The advertiser did not submit testing on the TriDrive product itself, but instead relied on evidence that studied the efficacy of the ingredients in TriDrive.  NAD noted in its decision that it is “well-established that when there is substantiation only for the efficacy of ingredients in a product, but not for the product itself, any claims must be clearly expressed as ingredient claims.”

NAD then examined whether the advertiser’s evidence was sufficient to support carefully tailored ingredient claims, noting that while advertisers may make properly qualified claims based on ingredients in their supplements, those ingredients must be present in their products in the same amount, formulation and route of administration as the underlying ingredient studies. The ingredient studies, NAD noted, must also be of sufficient quality to be competent and reliable scientific evidence and, also, relate directly to the claims promised by the advertising.

In this case, the studies presented did not reflect the formulation of TriDrive.

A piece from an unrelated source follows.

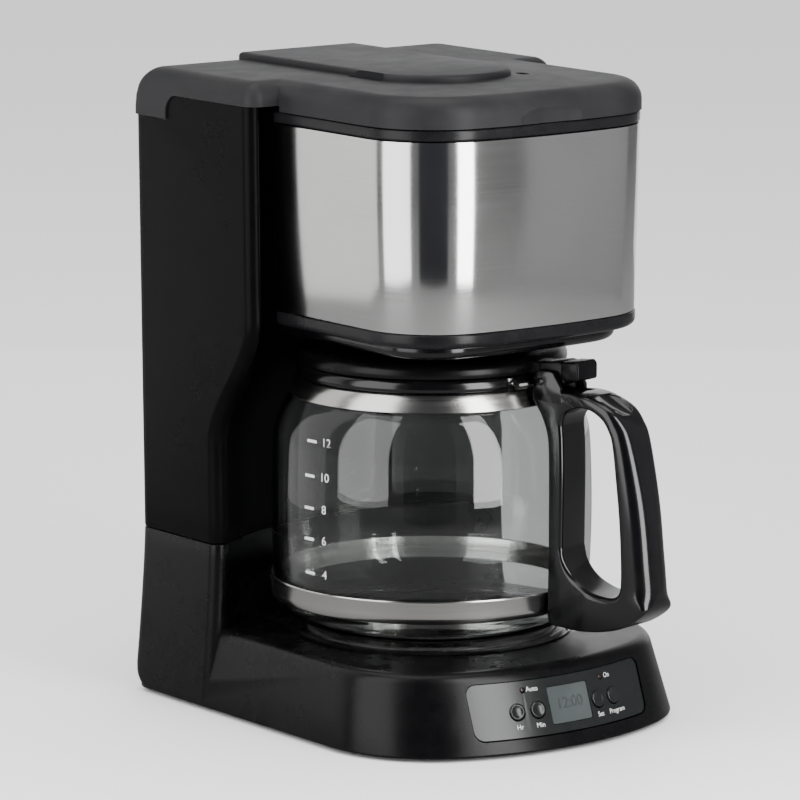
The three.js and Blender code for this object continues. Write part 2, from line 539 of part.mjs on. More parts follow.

NAD recommended that the advertiser discontinue its health-related performance claims regarding TriDrive supplement as a whole and recommended the advertiser discontinue the following claims:

  • “TriDrive is a triathlon supplement that helps to give a Vo2 Max boost. It is uses a complex formula of adaptogen supplements that help boost endurance, improve circulation, and support the respiratory system.”
  • As an adaptogen it “works slowly with your body over time to give you access to faster recovery and improved stamina.”
  • “TriDrive is a support to cycling nutrition as well by helping your body process nutrients faster and overcome stress quicker. It is also one of the best runner supplements that helps to ease joint stress by improving recovery time for your muscles.”
  • “Boost VO2Max”
  • “Improve Stamina”
  • “Decrease Cortisol Production”
  • “Endurance Recovery”
  • “TriDrive help improve oxygen flow with the body during exercise.”
  • “Overcome stress quicker.”

NAD noted that nothing in its decision prevents the advertiser from making truthful and accurate claims regarding the traditional use of the ingredients in TriDrive.

VH Nutrition, in its advertiser’s statement, said the company “agrees to comply with NAD’s recommendations.  VH Nutrition stands by its product and disagrees with some of NAD’s determinations; however, for business purposes, TriDrive is no longer being sold.  While there are no plans to sell TriDrive in the future, should that happen, we would continue to comply with NAD’s recommendations.”

Note: A recommendation by NAD to modify or discontinue a claim is not a finding of wrongdoing and an advertiser’s voluntary discontinuance or modification of claims should not be construed as an admission of impropriety. It is the policy of NAD not to endorse any company, product, or service. Decisions finding that advertising claims have been substantiated should not be construed as endorsements.